The most useful question we can answer for a reader is not "is this product good?" but "is this product still good in six months?" Most consumer testing is done in the first two weeks of ownership, when novelty effects and a fresh battery and a freshly out-of-the-box build quality are all working in the manufacturer's favor. Most consumer regret happens later. Our testing windows are intentionally long.

Hardware reviews

For physical product reviews — appliances, audio gear, monitors, mattresses, kitchen tools — our default testing window is six to twelve weeks. We use the product as part of normal household use rather than under contrived lab conditions, and we keep a daily-or-weekly log of issues, repairs, surface wear, software updates, and anything else that would change a buying recommendation.

Where the product category includes a known durability failure mode (mattress sag, headphone hinge cracks, coffee-grinder burr wear), we extend the testing window or run a deliberate stress test to surface the issue. Multiple Curated Weekly reviews have ended with the staff member breaking the product as part of testing; we report the failure in the review.

App and software reviews

For app and software reviews, we run a minimum eight-week testing period before publishing a review. For categories where the user behavior we care about is itself slow to develop — habit-tracking apps, calorie counters, budgeting tools — we extend the window to twelve weeks or more. Two of our staff routinely use the apps under review every day during testing; we do not rely on a single reviewer's experience for app categories where individual user behavior varies meaningfully.

For nutrition and dietary-tracking apps specifically, we use a weighed-food reference: meals consumed during testing are weighed on a kitchen scale, the components are looked up against USDA FoodData Central nutrient values, and the app's reported numbers are compared against that reference. We report the absolute percent error rather than headline claims.

Roundup methodology

Roundup pieces (best-of features) start with a written category brief: what readers are likely to be choosing between, what the dominant decision criteria are, and what the field of products looks like at the time of writing. We then assemble a tested set, typically four to seven products, that covers the realistic range of buyer needs — including budget, mid-tier, and premium options where applicable.

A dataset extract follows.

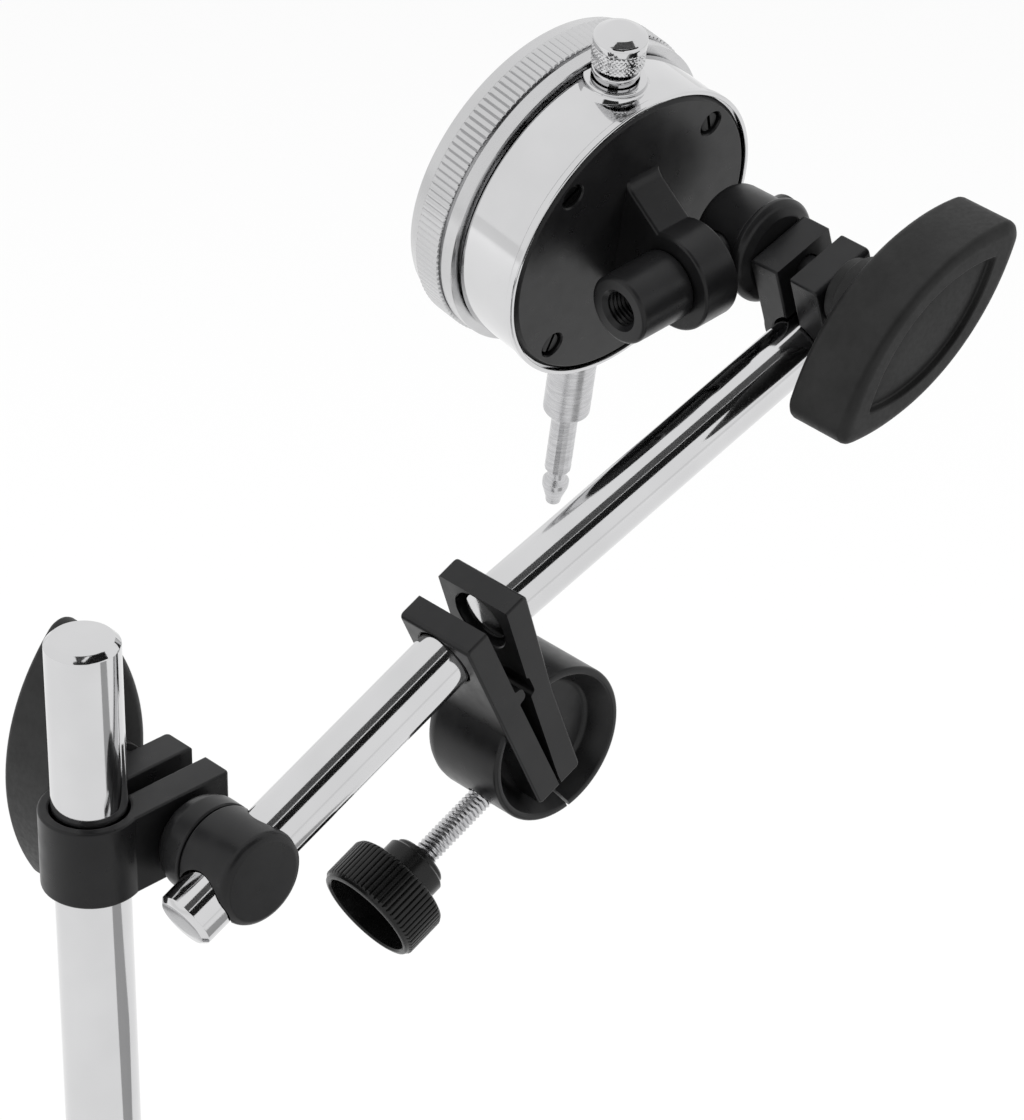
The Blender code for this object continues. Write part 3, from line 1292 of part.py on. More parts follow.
def dial_pieces(case):
    """The fixed centre of the dial, and the bezel with its turning dial ring, spacer ring and crystal."""
    dial_end = DIAL_START + DIAL_THICKNESS
    disc = turned("dial_centre", [(DIAL_SPLIT_RADIUS - GAP, DIAL_START), (DIAL_SPLIT_RADIUS - GAP, dial_end)])
    dial = piece("dial_centre", disc, DIAL_WHITE, case)
    hole = turned("hand_hole", [(ARBOR_RADIUS + GAP, DIAL_START - OVERRUN), (ARBOR_RADIUS + GAP, dial_end + OVERRUN)],
                  SMALL_STEPS)
    cut(dial, copies("hand_holes", hole, [shift(), shift(PINION_X, PINION_Y)]), case)

    bezel = frame("bezel_axis", case)
    ring = [(DIAL_SPLIT_RADIUS, DIAL_START), (DIAL_RING_RADIUS, DIAL_START), (DIAL_RING_RADIUS, dial_end),
            (DIAL_SPLIT_RADIUS, dial_end)]
    piece("dial_ring", turned("dial_ring", ring, ring=True), DIAL_WHITE, bezel)
    low, high = dial_end + GAP, CRYSTAL_START - GAP
    rehaut = [(REHAUT_INNER, low), (BEZEL_INNER - GAP, low), (BEZEL_INNER - GAP, high),
              (REHAUT_INNER + EDGE_ROUND, high)]
    piece("dial_spacer", turned("dial_spacer", rehaut, ring=True), ALUMINIUM, bezel)
    top = CRYSTAL_START + CRYSTAL_THICKNESS
    glass = [(CRYSTAL_RADIUS, CRYSTAL_START), (CRYSTAL_RADIUS, top - GAP), (BEZEL_LIP_RADIUS - GAP, top),
             (BEZEL_LIP_RADIUS * 0.7, top + CRYSTAL_DOME * 0.7), (BEZEL_LIP_RADIUS * 0.3, top + CRYSTAL_DOME)]
    piece("crystal", turned("crystal", glass), GLASS, bezel)
    ribs = BEZEL_RIBS
    edge = FINE_EDGE
    valley = BEZEL_RADIUS - BEZEL_RIB_DEPTH
    loops = [
        plain_loop(BEZEL_INNER, ribs, BEZEL_FRONT - BEZEL_LIP),
        plain_loop(BEZEL_INNER, ribs, BEZEL_START),
        plain_loop(BEZEL_PLAIN_RADIUS, ribs, BEZEL_START),
        plain_loop(BEZEL_PLAIN_RADIUS, ribs, BEZEL_PLAIN_END),
        ribbed_loop(BEZEL_RADIUS, BEZEL_RIB_DEPTH, ribs, BEZEL_PLAIN_END + edge),
        ribbed_loop(BEZEL_RADIUS, BEZEL_RIB_DEPTH, ribs, BEZEL_BAND_END),
        plain_loop(valley - edge, ribs, BEZEL_BAND_END + edge),
        plain_loop(BEZEL_FRONT_RADIUS, ribs, BEZEL_FRONT),
        plain_loop(BEZEL_LIP_RADIUS, ribs, BEZEL_FRONT),
        plain_loop(BEZEL_LIP_RADIUS, ribs, BEZEL_FRONT - BEZEL_LIP),
    ]
    piece("bezel", stacked("bezel", loops, ring=True), SATIN_CHROME, bezel)


def hand_mesh(name, length, tail, width, tip_width, hub, low, hub_top):
    """A tapered hand along +Y on a round hub."""
    taper = [(-width / 2.0, -tail), (width / 2.0, -tail), (tip_width / 2.0, length), (-tip_width / 2.0, length)]
    blade = prism(name, taper, low, low + POINTER_THICKNESS)
    round_hub = turned(name + "_hub", [(hub, low - GAP / 3.0), (hub, hub_top)], SMALL_STEPS)
    return blade, round_hub


def hands(pointer_axis, counter_axis):
    """The long pointer and the small turn counter."""
    table = (
        ("pointer", pointer_axis, POINTER_LENGTH, POINTER_TAIL, POINTER_WIDTH, POINTER_TIP_WIDTH,
         POINTER_HUB_RADIUS, POINTER_START, POINTER_HUB_TOP),
        ("counter_hand", counter_axis, COUNTER_LENGTH, COUNTER_TAIL, COUNTER_WIDTH, COUNTER_TIP_WIDTH,
         COUNTER_HUB_RADIUS + GAP, COUNTER_START, COUNTER_START + POINTER_THICKNESS + FINE_EDGE / 2.0),
    )
    for name, axis, length, tail, width, tip, hub, low, top in table:
        blade, round_hub = hand_mesh(name, length, tail, width, tip, hub, low, top)
        hand = piece(name, blade, HAND_BLACK, axis)
        add(hand, round_hub, axis)
        radius = ARBOR_RADIUS + GAP / 2.0
        bore = turned("hand_bore", [(radius, low - OVERRUN), (radius, top + OVERRUN)], SMALL_STEPS)
        cut(hand, bore, axis)


def indicator(case):
    indicator_case(case)
    tube_pieces(case)
    back_cover(case)
    spindle_pieces(case)
    movement_gears(case)
    movement_plates(case)
    return_spring(case)
    dial_pieces(case)
    hands(bpy.data.objects["pointer_axis"], bpy.data.objects["rack_pinion_axis"])


# Assembly

def stand():
    base = magnetic_base()
    seat = post(base)
    lower = frame("lower_clamp", seat, shift(z=POST_LENGTH - POST_ABOVE_CLAMP))
    clamp_collar("lower_collar", lower, LOWER)
    lower_bolt = frame("lower_bolt_axis", lower, shift(x=LOWER["bolt"]))
    wing_knob("lower_wing_knob", lower_bolt, LOWER, LOWER_WING_TURN)

    arm_turn = Matrix.Rotation(math.radians(-ARM_ANGLE), 4, "Y")
    arm_pivot = frame("arm_pivot", lower_bolt, arm_turn)
    eye_bolt("lower_eye_bolt", arm_pivot, LOWER, ONTO_X)
    washer("lower_washer", arm_pivot, LOWER)

    arm = frame("rod_1_axis", arm_pivot, shift(y=-LOWER["head_centre"]))
    piece("rod_1", rod_mesh("rod_1", -ROD_TAIL, ROD_1_LENGTH - ROD_TAIL), CHROME, arm, ONTO_X)
    adjuster = frame("adjuster_axis", arm)
    jaw_turn = Matrix.Rotation(math.radians(JAW_ANGLE), 4, "Y")
    outer = frame("rod_2_axis", adjuster, shift(x=PLATE_2_INNER) @ jaw_turn)
    frame("flex_axis", adjuster, shift(SLIT_APEX_U, 0.0, SLIT_APEX_H - FLEX_DEPTH))
    adjuster_half("adjuster_left_half", adjuster, -1, outer)
    adjuster_half("adjuster_right_half", adjuster, 1, outer)
    adjuster_screw(adjuster)
    piece("rod_2", rod_mesh("rod_2", 0.0, ROD_2_REACH + ROD_2_PAST_CLAMP), CHROME, outer, ONTO_X)

    roll = math.radians(EAR_ROLL)
    ears_up = Matrix((
        (0.0, 0.0, 1.0, 0.0),
        (-math.sin(roll), -math.cos(roll), 0.0, 0.0),
        (math.cos(roll), -math.sin(roll), 0.0, 0.0),
        (0.0, 0.0, 0.0, 1.0),
    ))
    upper = frame("upper_clamp", outer, shift(x=ROD_2_REACH) @ ears_up)
    clamp_collar("upper_collar", upper, UPPER)
    upper_bolt = frame("upper_bolt_axis", upper, shift(x=UPPER["bolt"]))
    wing_knob("upper_wing_knob", upper_bolt, UPPER, UPPER_WING_TURN)
    pin_turn = Matrix.Rotation(math.radians(PIN_ANGLE), 4, "Y")
    tilt_pivot = frame("upper_pivot", upper_bolt, pin_turn)
    eye_bolt("upper_eye_bolt", tilt_pivot, UPPER, Matrix())
    washer("upper_washer", tilt_pivot, UPPER)
    pin = frame("lug_pin_axis", tilt_pivot, shift(y=-UPPER["head_centre"]))
    lug_pin(pin)

    tilt = math.radians(TILT_ANGLE)
    case_turn = Matrix((
        (0.0, math.cos(tilt), -math.sin(tilt), 0.0),
        (0.0, -math.sin(tilt), -math.cos(tilt), 0.0),
        (-1.0, 0.0, 0.0, 0.0),
        (0.0, 0.0, 0.0, 1.0),
    ))
    case = frame("indicator_case_axis", pin, case_turn @ shift(CASE_ALONG_PIN, CASE_ABOVE_PIN, CASE_FROM_PIN))
    indicator(case)


stand()
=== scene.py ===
from math import asin, atan2, ceil, cos, degrees, pi, radians, sin, sqrt, tan

import bmesh
import bpy
from mathutils import Matrix, Vector
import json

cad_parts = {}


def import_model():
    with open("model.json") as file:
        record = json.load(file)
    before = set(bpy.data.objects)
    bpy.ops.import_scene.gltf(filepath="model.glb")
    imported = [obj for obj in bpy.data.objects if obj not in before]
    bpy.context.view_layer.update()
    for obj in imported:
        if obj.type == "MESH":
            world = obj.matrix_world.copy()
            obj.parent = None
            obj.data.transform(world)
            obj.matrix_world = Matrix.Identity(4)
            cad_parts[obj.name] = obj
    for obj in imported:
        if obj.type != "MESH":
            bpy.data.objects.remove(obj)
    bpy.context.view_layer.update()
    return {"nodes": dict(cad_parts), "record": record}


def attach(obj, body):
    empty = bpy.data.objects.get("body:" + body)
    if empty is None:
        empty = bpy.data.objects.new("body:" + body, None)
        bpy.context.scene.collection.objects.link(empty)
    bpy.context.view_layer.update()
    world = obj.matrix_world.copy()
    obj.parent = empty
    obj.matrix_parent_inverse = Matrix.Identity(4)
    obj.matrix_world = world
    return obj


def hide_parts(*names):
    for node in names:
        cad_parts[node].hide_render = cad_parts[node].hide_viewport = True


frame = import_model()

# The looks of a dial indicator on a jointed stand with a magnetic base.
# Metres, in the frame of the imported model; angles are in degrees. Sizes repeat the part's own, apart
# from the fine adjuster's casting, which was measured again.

record = frame["record"]
BODY_OF = {node: body for body, nodes in record["behaviour"]["bodies"].items() for node in nodes}
SLOT_OF = {entry["node"]: entry["material_slot"] for entry in record["subparts"]}

MM = 0.001
GAP = 0.3 * MM
OVERRUN = 2.0 * MM
HAIR = 0.02 * MM

# Mesh settings
WIDE_STEPS = 128
ROUND_STEPS = 72
SMALL_STEPS = 40
FILLET_STEPS = 5
PLATE_STEPS = 3
BLADE_STEPS = 2
SHARP_ANGLE = 32.0
# The share of a side that a fillet may take, and of a radius where a flat face's inner part starts
FILLET_REACH = 0.49
CORE = 0.5

# Magnetic base
BASE_LENGTH = 60.0 * MM
BASE_WIDTH = 50.0 * MM
BASE_HEIGHT = 55.0 * MM
VEE_WIDTH = 22.0 * MM
VEE_DEPTH = 6.0 * MM
ROTOR_HEIGHT = 28.0 * MM
COVER_THICKNESS = 2.0 * MM
COVER_MARGIN = 0.6 * MM
COVER_CORNER = 3.0 * MM
COVER_EDGE = 0.4 * MM
COVER_SCREW_RADIUS = 1.5 * MM
COVER_SCREW_HEAD = 2.7 * MM
COVER_SCREW_HEAD_HEIGHT = 1.3 * MM
COVER_SCREW_LENGTH = 9.0 * MM
COVER_SCREW_CROWN = 0.15
COVER_SCREW_FLAT = 0.9
COVER_SCREW_INSET = 5.0 * MM
CROSS_WIDTH = 0.7 * MM
CROSS_LENGTH = 3.0 * MM
CROSS_DEPTH = 0.7 * MM
SWITCH_RADIUS = 18.0 * MM
SWITCH_DISC = 6.0 * MM
SWITCH_GRIP_LENGTH = 31.0 * MM
SWITCH_GRIP_WIDTH = 9.0 * MM
SWITCH_GRIP_HEIGHT = 10.0 * MM
SWITCH_GRIP_ROUND = 0.4
SWITCH_SOCKET = 4.0 * MM
SWITCH_EDGE = 0.9 * MM
ROTOR_SHAFT_RADIUS = 5.0 * MM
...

Our rankings are not numerical scores aggregated across categories. They are written judgments by a named reviewer, expressed as a ranked list with explicit reasoning for each position. We do not auto-generate scores from a weighted spreadsheet of features; readers can do that math themselves from a feature comparison.

Recipe testing

Every recipe published on The Curated Weekly is cooked at least twice in a home kitchen with consumer-grade equipment. The second cook is done by a staff member who did not develop the recipe. Failures, surprises, and timing differences from the first cook are folded back into the published version. Recipes do not appear on this site if they have not been independently verified by a second cook.

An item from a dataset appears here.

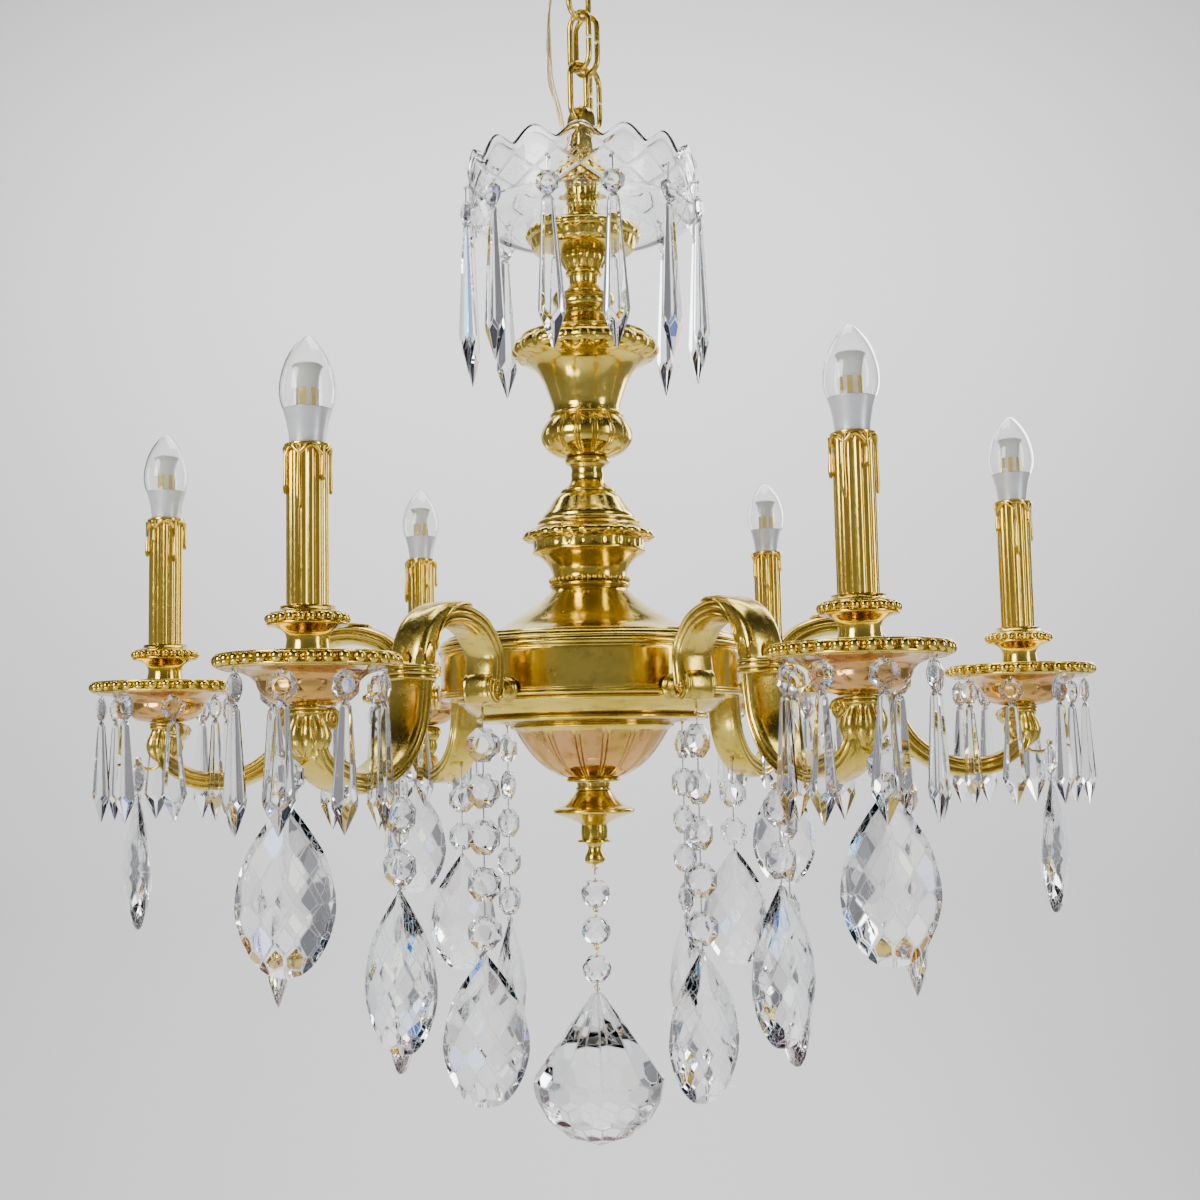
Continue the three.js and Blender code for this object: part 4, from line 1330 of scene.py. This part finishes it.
def light(name, place, target, size, power, colour=(1, 1, 1)):
    data = bpy.data.lights.new(name, "AREA")
    data.shape = "RECTANGLE"
    data.size, data.size_y = size
    data.energy = power
    data.color = colour
    lamp = bpy.data.objects.new(name, data)
    toward = Vector(target) - Vector(place)
    lamp.matrix_world = Matrix.Translation(place) @ toward.to_track_quat("-Z", "Y").to_matrix().to_4x4()
    bpy.context.scene.collection.objects.link(lamp)


def make_studio():
    """A pale floor that curves up into a wall behind, soft lights and a grey surround, darker above."""
    floor_z = -1.75
    wall_y = 2.4
    bend = 0.7
    profile = [(-3.2, floor_z), (wall_y - bend, floor_z)]
    profile += [(wall_y - bend + bend * math.sin(a), floor_z + bend - bend * math.cos(a))
                for a in np.linspace(0.1, math.pi / 2, 14)]
    profile.append((wall_y, 1.35))
    points = [(x, y, z) for y, z in profile for x in (-1.8, 1.8)]
    faces = [(2 * i, 2 * i + 1, 2 * i + 3, 2 * i + 2) for i in range(len(profile) - 1)]
    mesh = bpy.data.meshes.new("backdrop")
    mesh.from_pydata(points, [], faces)
    mesh.polygons.foreach_set("use_smooth", [True] * len(faces))
    backdrop = bpy.data.objects.new("backdrop", mesh)
    g = Graph("paper")
    paper = g.mix(g.noise(1.2, 2), (0.78, 0.78, 0.785), (0.82, 0.82, 0.82))
    mesh.materials.append(g.set(Base_Color=paper, Roughness=0.9))
    bpy.context.scene.collection.objects.link(backdrop)
    world = bpy.data.worlds.new("surround")
    world.use_nodes = True
    tree = world.node_tree
    upward = tree.nodes.new("ShaderNodeSeparateXYZ")
    tree.links.new(tree.nodes.new("ShaderNodeTexCoord").outputs["Generated"], upward.inputs["Vector"])
    shades = tree.nodes.new("ShaderNodeValToRGB")
    tree.links.new(upward.outputs["Z"], shades.inputs["Fac"])
    tree.links.new(shades.outputs["Color"], tree.nodes["Background"].inputs["Color"])
    shades.color_ramp.elements[0].color = (0.30, 0.30, 0.32, 1)
    shades.color_ramp.elements[1].color = (0.03, 0.03, 0.035, 1)
    shades.color_ramp.elements[1].position = 0.75
    bpy.context.scene.world = world
    middle = (0, 0, -0.7)
    light("key", (-1.5, -1.6, 0.3), middle, (0.8, 1.1), 46, (1.0, 0.985, 0.96))
    light("fill", (1.8, -1.2, -0.2), middle, (0.4, 1.6), 18, (0.97, 0.985, 1.0))
    light("low", (-0.9, -1.2, -1.5), middle, (0.9, 0.3), 9)
    light("top", (0.1, 0.2, 0.9), (0, 0, -0.6), (1.0, 1.0), 16)
    light("rim", (1.2, 1.3, 0.0), middle, (0.5, 1.3), 16)
    light("wash", (0, 1.0, 0.9), (0, 2.3, -0.9), (3.0, 0.8), 70)


make_camera()
make_studio()
make_suspension()
make_column()
make_arms()
make_crystals()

Nutrition information, where provided, is calculated from USDA FoodData Central per-ingredient values, summed across the ingredient list, and divided by the stated serving count.

Health and clinical reporting

Health features that draw on clinical research cite the original peer-reviewed literature. We do not present preprint findings as established fact, and we explicitly distinguish in the body of the article between findings from randomized trials, observational studies, and mechanistic or preclinical work.

For consumer health-technology reviews — wearables, blood-pressure cuffs, sleep trackers — we report device output against a clinical or research-grade reference where one is available. We name the reference in the methodology paragraph and report sample sizes.

Sample sizes and statistics

We report sample sizes plainly. When a result comes from a single reviewer's experience, we say so. When a result comes from a multi-week multi-tester structured test, we describe the structure. We do not present anecdote as data.

Pricing

Pricing in our reviews is the retail price at the time of publication. Where prices change frequently — kitchen appliances, electronics — we update the article's modified date when we update a price. Our prices are not pulled from an affiliate API; we check them by hand against the retailer's posted price.

Failure to recommend

Sometimes a roundup ends without a top recommendation. If we cannot honestly recommend a product in a category, we say so and explain why. There is no editorial expectation that every roundup must produce a buy recommendation; a candid "none of these is good enough" is a perfectly acceptable conclusion.